I aspire to read more this year. And take notes. And to share what I read thoughtfully. I have a lot of unread books on my Kindle. My aspiration is to have read them all by the end of the year, or read far enough into them to know I am not interested.

When I buy a hard copy of a book I aspire to pass it on to someone I think will value it and ask them to do the same when they are done. I will take notes as I need to and when I want to refer back to the book or re-read it, I will borrow it from the library.

I aspire to make greater use of the public library.

I aspire to continue to be present for my wife, family and friends. To enjoy them as much as possible and help them when they are in need of it.

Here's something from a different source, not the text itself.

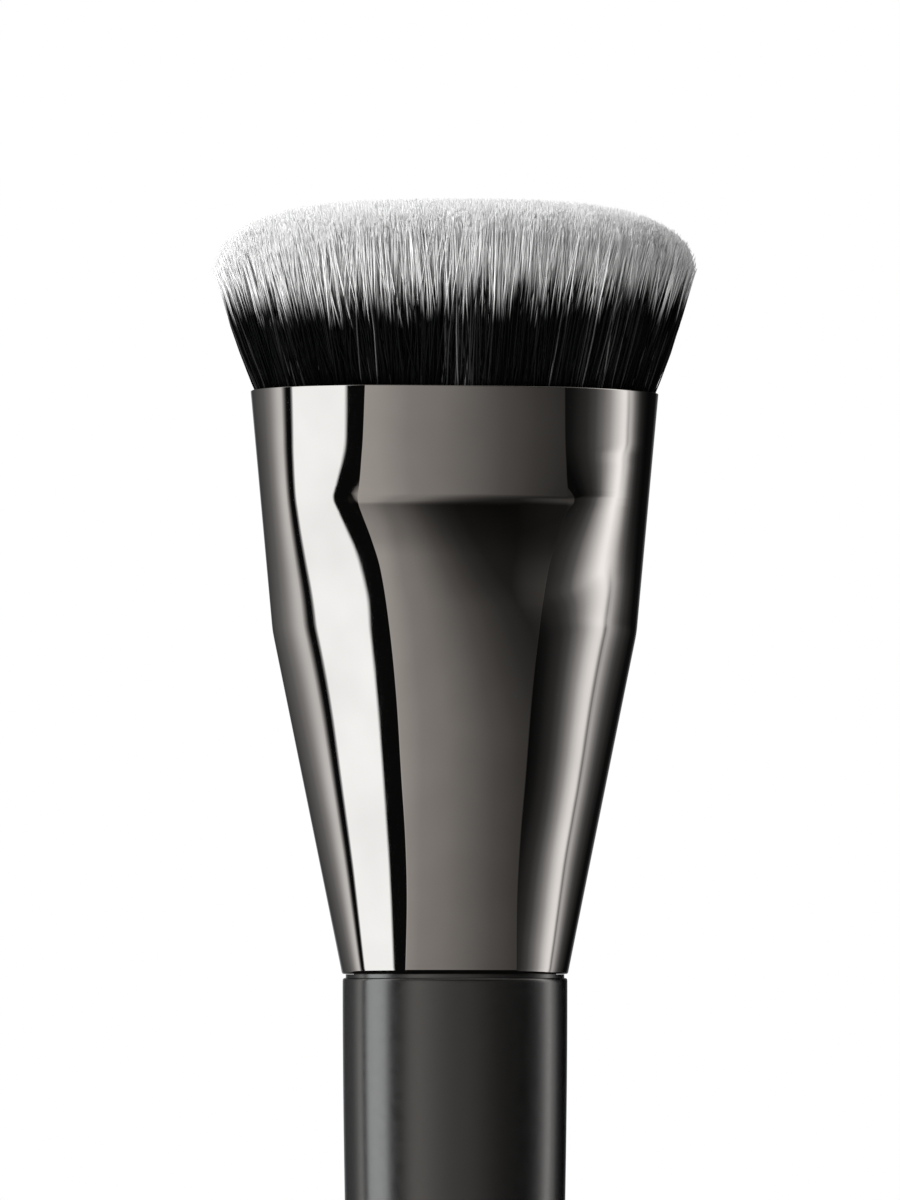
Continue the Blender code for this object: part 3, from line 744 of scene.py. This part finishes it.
def bristleTree():
    t = tuft
    vectors = ("Root Half Size", "Tip Half Size")
    floats = ("Spacing", "Ring From", "Root Height", "Root Turn", "Side Height", "Front Height", "Top Height",
              "Change Height", *[titleOf(key) for key in plainKeys + lengthKeys])
    tree, add, given = newTree("bristles", [
        *[(name, "Vector") for name in vectors], *[(name, "Float") for name in floats],
        ("Segments", "Int"), ("Seed", "Int"), ("Material", "Material")])

    # Seats: even random places over the oval of the trimmed end
    disc = add("GeometryNodeMeshCircle", {"Vertices": t["ovalSides"], "Radius": 1.0}, fill_type="NGON")
    oval = add("GeometryNodeTransform", {"Geometry": disc, "Scale": given["Tip Half Size"]})
    density = add("ShaderNodeMath", {0: given["Spacing"], 1: -2.0}, operation="POWER")
    density = add("ShaderNodeMath", {0: density, 1: t["seatTries"]}, operation="MULTIPLY")
    seats = add("GeometryNodeDistributePointsOnFaces", {
        "Mesh": oval, "Distance Min": given["Spacing"], "Density Max": density, "Seed": given["Seed"]},
        distribute_method="POISSON")
    spot = add("GeometryNodeInputPosition")
    share = add("ShaderNodeVectorMath", {0: spot, 1: given["Tip Half Size"]}, operation="DIVIDE")
    out = add("ShaderNodeVectorMath", {0: share}, operation="LENGTH").outputs["Value"]
    inner = add("FunctionNodeCompare", {0: out, 1: given["Ring From"]}, operation="LESS_THAN")
    seats = add("GeometryNodeDeleteGeometry", {"Geometry": seats, "Selection": inner})
    kept = add("GeometryNodeCaptureAttribute", {"Geometry": seats})
    kept.capture_items.new("VECTOR", "Seat")
    kept.capture_items.new("INT", "Strand")
    feed(kept, Seat=spot, Strand=add("GeometryNodeInputIndex"))
    points = add("GeometryNodeSetPosition", {"Geometry": kept, "Position": (0, 0, 0)})

    # One strand: a three-sided rod, which is cheap and still reads as round at this size
    prism = add("GeometryNodeMeshCone", {
        "Vertices": t["sides"], "Side Segments": given["Segments"],
        "Radius Top": 1.0, "Radius Bottom": 1.0, "Depth": 1.0})
    strands = add("GeometryNodeInstanceOnPoints", {"Points": points, "Instance": prism})
    strands = add("GeometryNodeRealizeInstances", {"Geometry": strands})
    seat, strand = kept.outputs[1], kept.outputs[2]

    # Along: 0 at the strand's start and 1 at its tip
    x, y, along = add("ShaderNodeSeparateXYZ", {0: add("GeometryNodeInputPosition")}).outputs
    around = add("ShaderNodeCombineXYZ", {0: x, 1: y})
    share = add("ShaderNodeVectorMath", {0: seat, 1: given["Tip Half Size"]}, operation="DIVIDE")
    out = add("ShaderNodeVectorMath", {0: share}, operation="LENGTH").outputs["Value"]
    chance, lean = [add("FunctionNodeRandomValue", {0: (-1, -1, 0), 1: (1, 1, 0), "ID": strand, "Seed": seed},
                        data_type="FLOAT_VECTOR") for seed in (1, 2)]
    # Cubed, so that most strands lean a little and a few lean a lot
    squared = add("ShaderNodeVectorMath", {0: lean, 1: lean}, operation="MULTIPLY")
    lean = add("ShaderNodeVectorMath", {0: squared, 1: lean}, operation="MULTIPLY")
    luck = [add("FunctionNodeRandomValue", {2: 0.0, 3: 1.0, "ID": strand, "Seed": seed}).outputs[1]
            for seed in (3, 4, 5, 6, 7)]

    # Locks: the tips of neighbouring strands gather towards the middle of their cell
    scale = add("ShaderNodeMath", {0: 1.0, 1: given["Lock"]}, operation="DIVIDE")
    cells = add("ShaderNodeTexVoronoi", {"Vector": seat, "Scale": scale}, voronoi_dimensions="2D")
    toMiddle = add("ShaderNodeVectorMath", {0: cells.outputs["Position"], 1: seat}, operation="SUBTRACT")
    pulled = add("ShaderNodeMath", {0: luck[2], 1: given["Lock Pull"]}, operation="MULTIPLY")
    toMiddle = add("ShaderNodeVectorMath", {0: toMiddle, "Scale": pulled}, operation="SCALE")
    lock = add("ShaderNodeSeparateXYZ", {0: cells.outputs["Color"]}).outputs

    # Root, and tip on the trimmed dome
    leanAcross = add("ShaderNodeSeparateXYZ", {0: lean}).outputs["X"]
    turn = add("ShaderNodeMath", {0: leanAcross, 1: given["Root Turn"]}, operation="MULTIPLY")
    turned = add("ShaderNodeVectorRotate", {"Vector": share, "Angle": turn}, rotation_type="Z_AXIS")
    inward = add("ShaderNodeMath", {0: luck[3], 1: given["Root Inward"]}, operation="MULTIPLY")
    inward = add("ShaderNodeMath", {0: 1.0, 1: inward}, operation="SUBTRACT")
    turned = add("ShaderNodeVectorMath", {0: turned, "Scale": inward}, operation="SCALE")
    root = add("ShaderNodeVectorMath", {0: turned, 1: given["Root Half Size"]}, operation="MULTIPLY")
    rise = add("ShaderNodeCombineXYZ", {2: given["Root Height"]})
    root = add("ShaderNodeVectorMath", {0: root, 1: rise}, operation="ADD")
    shareAcross = add("ShaderNodeSeparateXYZ", {0: share}).outputs["X"]
    sideways = add("ShaderNodeMath", {0: shareAcross, 1: out}, operation="DIVIDE")
    sideways = add("ShaderNodeMath", {0: sideways, 1: sideways}, operation="MULTIPLY")
    edge, power, steady = [  # these go from the front's value to the side's round the oval
        add("ShaderNodeMapRange", {"Value": sideways, "To Min": given[front], "To Max": given[side]})
        for front, side in (("Front Height", "Side Height"), ("Front Power", "Side Power"),
                            ("Change By Strand", "Change By Side Strand"))]
    raised = add("ShaderNodeMath", {0: out, 1: power}, operation="POWER")
    fall = add("ShaderNodeMath", {0: 1.0, 1: raised}, operation="SUBTRACT")
    fall = add("ShaderNodeMath", {0: fall, 1: 0.0}, operation="MAXIMUM")
    fall = add("ShaderNodeMath", {0: fall}, operation="SQRT")
    dome = add("ShaderNodeMapRange", {"Value": fall, "To Min": edge, "To Max": given["Top Height"]})
    cut = add("ShaderNodeMath", {0: luck[0], 1: given["Shorter"]}, operation="MULTIPLY")
    top = add("ShaderNodeMath", {0: dome, 1: cut}, operation="SUBTRACT")
    top = add("ShaderNodeMath", {0: shareAcross, 1: given["Tilt"], 2: top}, operation="MULTIPLY_ADD")
    rise = add("ShaderNodeCombineXYZ", {2: top})
    stray = add("ShaderNodeVectorMath", {0: lean, "Scale": given["Stray"]}, operation="SCALE")
    tip = seat
    for shift in (rise, toMiddle, stray):
        tip = add("ShaderNodeVectorMath", {0: tip, 1: shift}, operation="ADD")

    # Centre line, bowed a little, and the taper
    line = add("ShaderNodeMix", {0: along, 4: root, 5: tip}, data_type="VECTOR")
    halfTurn = add("ShaderNodeMath", {0: along, 1: math.pi}, operation="MULTIPLY")
    belly = add("ShaderNodeMath", {0: halfTurn}, operation="SINE")
    belly = add("ShaderNodeMath", {0: belly, 1: given["Bow"]}, operation="MULTIPLY")
    bow = add("ShaderNodeVectorMath", {0: chance, "Scale": belly}, operation="SCALE")
    line = add("ShaderNodeVectorMath", {0: line.outputs[1], 1: bow}, operation="ADD")
    finer = add("ShaderNodeMath", {0: 1.0, 1: given["Wave Size"]}, operation="DIVIDE")
    place = add("ShaderNodeVectorMath", {0: seat, "Scale": finer}, operation="SCALE")
    rising = add("ShaderNodeMath", {0: along, 1: t["waveRise"]}, operation="MULTIPLY")
    rising = add("ShaderNodeCombineXYZ", {2: rising})
    place = add("ShaderNodeVectorMath", {0: place, 1: rising}, operation="ADD")
    wave = add("ShaderNodeTexNoise", {"Vector": place, "Scale": 1.0, "Detail": 1.0}).outputs["Color"]
    wave = add("ShaderNodeVectorMath", {0: wave, 1: (0.5, 0.5, 0.5)}, operation="SUBTRACT")
    swing = add("ShaderNodeMath", {0: along, 1: given["Wave"]}, operation="MULTIPLY")
    wave = add("ShaderNodeVectorMath", {0: wave, "Scale": swing}, operation="SCALE")
    flat = add("ShaderNodeVectorMath", {0: wave, 1: (1, 1, 0)}, operation="MULTIPLY")
    line = add("ShaderNodeVectorMath", {0: line, 1: flat}, operation="ADD")
    half = add("ShaderNodeMapRange", {"Value": along, "From Min": given["Taper From"],
                                      "To Min": given["Strand"], "To Max": given["Strand Tip"]})
    half = add("ShaderNodeMath", {0: half, 1: 0.5}, operation="MULTIPLY")
    spin = add("ShaderNodeMath", {0: luck[4], 1: 2 * math.pi}, operation="MULTIPLY")
    around = add("ShaderNodeVectorRotate", {"Vector": around, "Angle": spin}, rotation_type="Z_AXIS")
    skin = add("ShaderNodeVectorMath", {0: around, "Scale": half}, operation="SCALE")
    final = add("ShaderNodeVectorMath", {0: line, 1: skin}, operation="ADD")

    # Colour map, stored while the strands are still upright: the strand's own tone across, and up its height
    # against its change of colour
    above = add("ShaderNodeSeparateXYZ", {0: line}).outputs["Z"]
    above = add("ShaderNodeMath", {0: above, 1: given["Rim"]}, operation="SUBTRACT")
    fromMean = add("ShaderNodeMath", {0: luck[1], 1: 0.5}, operation="SUBTRACT")
    changeAt = given["Change Height"]
    for share, size in ((lock[0], given["Change By Lock"]), (fromMean, steady),
                        (shareAcross, given["Change Tilt"])):
        changeAt = add("ShaderNodeMath", {0: share, 1: size, 2: changeAt}, operation="MULTIPLY_ADD")
    above = add("ShaderNodeMath", {0: above, 1: changeAt}, operation="SUBTRACT")
    reach = add("ShaderNodeMath", {0: given["Change Reach"], 1: -1.0}, operation="MULTIPLY")
    up = add("ShaderNodeMapRange", {"Value": above, "From Min": reach, "From Max": given["Change Reach"]})
    tone = 0.0
    for share, key in ((luck[0], "toneByStrand"), (lock[1], "toneByLock"), (x, "toneAround"),
                       (1.0, "toneLeast")):
        tone = add("ShaderNodeMath", {0: share, 1: t[key], 2: tone}, operation="MULTIPLY_ADD")
    spread = add("ShaderNodeCombineXYZ", {0: tone, 1: up})
    mapped = add("GeometryNodeStoreNamedAttribute", {
        "Geometry": strands, "Name": "OFBake", "Value": spread}, data_type="FLOAT2", domain="CORNER")
    shaped = add("GeometryNodeSetPosition", {"Geometry": mapped, "Position": final})
    smooth = add("GeometryNodeSetShadeSmooth", {"Geometry": shaped})
    whole = add("GeometryNodeRealizeInstances", {"Geometry": smooth})
    coloured = add("GeometryNodeSetMaterial", {"Geometry": whole, "Material": given["Material"]})
    add("NodeGroupOutput", {"Geometry": coloured})
    return tree


def makeTuft():
    t, tree = tuft, bristleTree()
    shared = {titleOf(key): t[key] for key in plainKeys}
    shared.update({titleOf(key): t[key] * mm for key in lengthKeys})
    for key in ("sideHeight", "frontHeight", "topHeight"):
        shared[titleOf(key)] = (t["rim"] + t[key]) * mm
    shared.update({
        "Root Half Size": (t["rootHalfWidth"] * mm, t["rootHalfDepth"] * mm, 1),
        "Tip Half Size": (t["tipHalfWidth"] * mm, t["tipHalfDepth"] * mm, 1),
        "Root Height": (t["rim"] - t["rootBelow"]) * mm,
        "Root Turn": math.radians(t["rootTurn"]),
        "Change Height": (t["changeHeight"] - t["changeByLock"] / 2) * mm,
        "Material": makeBristleFibre(),
    })
    # Name, share of the oval where it starts, segments, spacing in millimetres, seed
    layers = [("bristles_outer_%d" % (i + 1), 0.80, 5, 0.16, 11 + i) for i in range(4)]
    layers += [("bristles_inner_%d" % (i + 1), 0.0, 3, 0.195, 37 + i) for i in range(3)]
    for name, ringFrom, segments, spacing, seed in layers:
        piece = meshFromNodes(name, tree, {
            **shared, "Ring From": ringFrom, "Spacing": spacing * mm, "Segments": segments, "Seed": seed})
        settle(piece, "bristle", *(["bristle_tuft"] if name == "bristles_outer_1" else []))
        print(name, len(piece.data.vertices), "points", len(piece.data.polygons), "faces")


def makeBristleFibre():
    # Polyester filament, drawn, tapered and dip-dyed: black with a low shine, changing to white at each tip
    material, add, shader = newMaterial("taperedPolyesterFibre")
    tone, up, _ = add("ShaderNodeSeparateXYZ", {0: add("ShaderNodeUVMap", uv_map="OFBake")}).outputs
    # the root colours' lightest greys are painted sheen on a few black strands
    dyedAndSheen, stem, tip = [setStops(add("ShaderNodeValToRGB", {"Fac": tone}), fibre[part])
                       for part in ("dyedAndSheen", "stem", "tip")]
    low, high = fibre["tipBand"]
    towardsTip = add("ShaderNodeMapRange", {"Value": up, "From Min": low, "From Max": high})
    bare = add("ShaderNodeMix", {0: towardsTip, 6: stem, 7: tip}, data_type="RGBA")
    low, high = fibre["changeBand"]
    change = add("ShaderNodeMapRange", {"Value": up, "From Min": low, "From Max": high},
                 interpolation_type="SMOOTHSTEP")
    colour = add("ShaderNodeMix", {0: change, 6: dyedAndSheen, 7: bare.outputs[2]}, data_type="RGBA")
    rough, shine = [add("ShaderNodeMapRange", {"Value": change, "To Min": low, "To Max": high})
                    for low, high in (fibre["roughness"], fibre["specular"])]
    feed(shader, Base_Color=colour.outputs[2], Roughness=rough, Specular_IOR_Level=shine)
    return material


makeTuft()
print("tuft made")


# Inner pieces: the CAD nodes keep their shape and get their finish

def dressNode(name, material):
    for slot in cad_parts[name].material_slots:
        slot.material = material


def dressFrame():
    # Cast epoxy with the roots set in it: glassy and nearly black, with slight clouding
    dressNode("resin_plug", grainedFinish(
        "castEpoxyResin", (0.6, 0.6, 0.6), 2.0, ("#0f0c09", "#1a140e"), (0.10, 0.24), (0.5, 0.01), IOR=1.55))
    # Deep drawn aluminium: bright, with fine scores down the way it was drawn
    dressNode("hair_cup", grainedFinish(
        "deepDrawnAluminium", (0.2, 0.2, 6.0), 3.0, ("#c2c4c6", "#d0d2d3"), (0.26, 0.40), (0.5, 0.006),
        Metallic=1.0))
    # Moulded glass-filled nylon: dull charcoal with a soft flow mottle
    dressNode("ferrule_core", grainedFinish(
        "mouldedGlassFilledNylon", (0.3, 0.3, 1.2), 4.0, ("#17171a", "#232326"), (0.46, 0.60), (0.5, 0.012),
        IOR=1.53))
    # Bright drawn steel bar: grey metal with long faint die lines
    dressNode("balance_weight", grainedFinish(
        "brightDrawnSteel", (0.15, 0.15, 12.0), 3.0, ("#b0b1b3", "#bfc0c2"), (0.22, 0.36), (0.5, 0.004),
        Metallic=1.0))


dressFrame()
print("inner pieces dressed")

I aspire to write more and share more on, pictures, micro posts, long form posts. I really want to deliver a set of Notes On Attention Paid.

I aspire to pay more attention to our garden, growing food, making it a nice place to be.

I aspire to do more to fix up our humble house. To honor it. To be a good steward of the property.

I aspire to work on connecting to my friends and community. To engage in gift or sacred exchange as much as possible.

I aspire to letting go of the things we own, but rarely or never use, by finding new homes for them whenever possible. We have so much clutter.

I aspire to support the artists and musicians I know personally in whatever way I can. Going to their shows. Making money contributions when I can. Buying their work when I can.

I aspire to pay off our (relatively minimal) debts and to develop a good cash flow cushion. I want to save for things I want or trips and not borrow unless it is to do major work on the house or purchase a big ticket item, like a car.

I aspire to visit my mother, sister and brother sometime this year.

I aspire to plan and execute more adventures for me, my wife and my dogs. I really want to do some camping this year. I really want to get out and see more of what’s around me. We had some success in doing that the past year. I want it to continue into the new year.